After the longish presentation, BiLE then played for about 20 minutes. We played XYZ first and Partially Percussive second. I think that musically, they work best in the opposite order, but Antonio decided he thought it would be best to do my piece without graphics and as the projection screen was on the other side of the room than where we were playing, we had to do that order or nobody would look back to see the video for XYZ.
Shelly’s piece is normally for 4 audio players, so it scaled down very well for 3. I accidentally hit the mute button instead of fading out, so the end was a bit abrupt, but it was ok. It came out well enough that another band wants to cover it!
My piece is normally for 6 audio players and probably should have been practiced more for the smaller group, as it came out a bit more roughly. One thing that came out very nicely is that the piece ends with a bell sound and as that rung out, the church bells all over the city were ringing, so the bells sounded like a part of the piece. That was really nice.
Then we gave out presentation which probably went on for a bit longer than the allocated 10 minutes. I’m not sure if I said anything useful, especially after Ogborn spoke for so long. Normally, I want to differentiate between LOrks and BiLE, which is a laptop ensemble, but every band at LMMF was a LE, so I think this distinction was just confusing.
After the concert, they took us all for dinner again and then a bar. We all slept in a it later than intended the next morning, except for Juju, who flew to France. Shelly and I poked around the Foundation’s buildings and then went up the church’s clock tower in time for the noon bells ringing.
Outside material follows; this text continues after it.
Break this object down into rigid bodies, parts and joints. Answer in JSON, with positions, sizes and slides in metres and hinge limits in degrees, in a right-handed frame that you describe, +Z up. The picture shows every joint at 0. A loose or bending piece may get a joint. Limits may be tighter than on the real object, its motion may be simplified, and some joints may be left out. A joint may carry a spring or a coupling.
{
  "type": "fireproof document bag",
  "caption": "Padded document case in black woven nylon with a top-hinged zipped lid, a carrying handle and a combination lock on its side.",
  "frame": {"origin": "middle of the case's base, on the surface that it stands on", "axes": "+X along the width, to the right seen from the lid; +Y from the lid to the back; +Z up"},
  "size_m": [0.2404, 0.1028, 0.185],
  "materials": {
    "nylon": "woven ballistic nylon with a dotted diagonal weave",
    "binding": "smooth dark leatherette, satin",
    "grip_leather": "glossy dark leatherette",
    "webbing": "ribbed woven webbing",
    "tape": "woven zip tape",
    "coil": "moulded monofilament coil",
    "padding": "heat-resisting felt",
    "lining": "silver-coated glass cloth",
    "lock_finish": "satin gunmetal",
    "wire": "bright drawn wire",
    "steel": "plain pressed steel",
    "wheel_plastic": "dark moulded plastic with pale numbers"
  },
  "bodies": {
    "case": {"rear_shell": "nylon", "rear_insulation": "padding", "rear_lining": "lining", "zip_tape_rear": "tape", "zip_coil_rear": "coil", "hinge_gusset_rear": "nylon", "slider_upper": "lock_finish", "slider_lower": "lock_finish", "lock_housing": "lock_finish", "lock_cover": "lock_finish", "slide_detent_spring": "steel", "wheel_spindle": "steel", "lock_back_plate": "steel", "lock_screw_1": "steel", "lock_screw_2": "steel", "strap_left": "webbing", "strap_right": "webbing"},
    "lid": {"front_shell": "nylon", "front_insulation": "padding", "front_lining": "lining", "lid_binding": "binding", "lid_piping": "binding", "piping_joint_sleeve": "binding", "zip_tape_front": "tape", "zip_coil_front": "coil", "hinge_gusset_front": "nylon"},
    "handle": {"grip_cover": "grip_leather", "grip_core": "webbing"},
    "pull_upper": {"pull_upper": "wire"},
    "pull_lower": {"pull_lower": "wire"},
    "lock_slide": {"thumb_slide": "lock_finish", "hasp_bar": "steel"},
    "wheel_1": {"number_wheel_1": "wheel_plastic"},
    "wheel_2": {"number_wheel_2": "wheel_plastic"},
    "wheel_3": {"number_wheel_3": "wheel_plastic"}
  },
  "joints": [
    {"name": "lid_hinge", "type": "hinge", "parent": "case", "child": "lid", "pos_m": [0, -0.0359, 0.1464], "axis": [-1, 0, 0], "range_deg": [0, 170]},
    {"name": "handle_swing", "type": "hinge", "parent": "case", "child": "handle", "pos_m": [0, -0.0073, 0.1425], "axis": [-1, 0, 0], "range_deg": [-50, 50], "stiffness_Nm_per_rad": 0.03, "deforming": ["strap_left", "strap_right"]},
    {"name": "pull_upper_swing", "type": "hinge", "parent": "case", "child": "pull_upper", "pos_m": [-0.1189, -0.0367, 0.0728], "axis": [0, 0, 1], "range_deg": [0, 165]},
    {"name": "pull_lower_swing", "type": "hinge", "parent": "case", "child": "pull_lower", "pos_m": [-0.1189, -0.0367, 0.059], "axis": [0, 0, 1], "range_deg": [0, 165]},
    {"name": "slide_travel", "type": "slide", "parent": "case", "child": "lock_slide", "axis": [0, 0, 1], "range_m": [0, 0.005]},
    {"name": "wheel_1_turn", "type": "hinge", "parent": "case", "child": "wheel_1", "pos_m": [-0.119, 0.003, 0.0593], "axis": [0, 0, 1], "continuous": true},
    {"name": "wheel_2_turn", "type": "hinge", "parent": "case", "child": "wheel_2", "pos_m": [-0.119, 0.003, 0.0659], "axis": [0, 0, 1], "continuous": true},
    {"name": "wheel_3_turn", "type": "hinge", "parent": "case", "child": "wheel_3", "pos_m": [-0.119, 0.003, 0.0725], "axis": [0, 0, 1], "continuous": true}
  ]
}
I set up my zoom recorder, put in ear plugs and waited for the bells to ring. I could feel the vibrations of the big bells on my body and there were amazing partials after the ring. I haven’t listened to the recording yet, but I’m hoping it’s good.
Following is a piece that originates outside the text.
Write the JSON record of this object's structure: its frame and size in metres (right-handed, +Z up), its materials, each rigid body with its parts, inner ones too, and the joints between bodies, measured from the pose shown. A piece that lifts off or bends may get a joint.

After lunch we went to the Biennale at Giardini. We didn’t see much of it, actually. There was an unfortunate tendency for the national pavilions to have art pieces that were self-referential and about themselves. Or worse, about the Biennale. I get that it’s a lot of pressure and whatnot to do something for such a prestigious show, but maybe that pressure could be let out via long, rambling blog posts rather than via the art.
One high point was the USA’s pavilion, which had what seemed like some very smart critiques of consumer capitalism, all with a million corporate sponsorships. They had the symbol of liberty in a tanning bed, for example. Given the number of sponsors and the apparent popularity, I am slightly afraid I’m attributing irony and critique where none exists, but for the mean time, I’m impressed by an upside-down army tank with a treadmill on it.
The big pavilion there had a bunch of stuffed pigeons on it. There were some cool things inside, but I was not blown away by anything. We didn’t get very far in before we needed to go back for a concert.
The second night of LMMF was all music and no talking, which is good. All the bands were very good.
After dinner and the bar, we went to the old greek-style amphitheatre on the foundation grounds and opened a couple of bottles of wine. I crashed out around 4 am, but most everybody else stayed up until 5. Or at least, most everybody younger than me.
We were hanging out a lot with Benoit and the Mandelbrots, a live coding quartet from Karlsruhe, Germany. They were signing songs from youtube videos. At one point, we were walking along and everybody was singing the theme song from Super Mario Brothers. They have their finger on the pulse of pop culture, or at least internet memes.
The final day, we checked out and then went to Arsenal to see a last bit of the Biennale. Like in the last 2 times I’ve gone, I’ve like Arsenal more than some other parts of the show. (Although, this year, the stuff in the city centre was really the best.) There were a lot of pieces made out of trash, and dealing with waste and refuse and the disposability in general of pop culture seemed to be a major theme this year. There was a large hanging dragon made of discarded truck innertubes and fine embroidery, it was cool.
One very impressive piece was a giant statue, in the style of ancient Greece or Rome. It was as tall as a double decker bus. But instead of being made of marble, which it resembled, it was made of candle wax, was full of wicks and was actually burning. Already the heads of the figures had come off from the burning. The whole thing was gradually being consumed during the course of the exhibit.
Another piece that caught my attention beastiaity video from Germany called Tierfick. The animals involved were taxidermied. The video was disturbing but also silly. I actually do like stuff that tries to be shocking.
So, I heard a bunch of good music, ate a bunch of good food, stayed in rooms that were a reasonable temperature, talked to a lot of good people and saw a lot of art. I hope gigs like this become a trend for BiLE!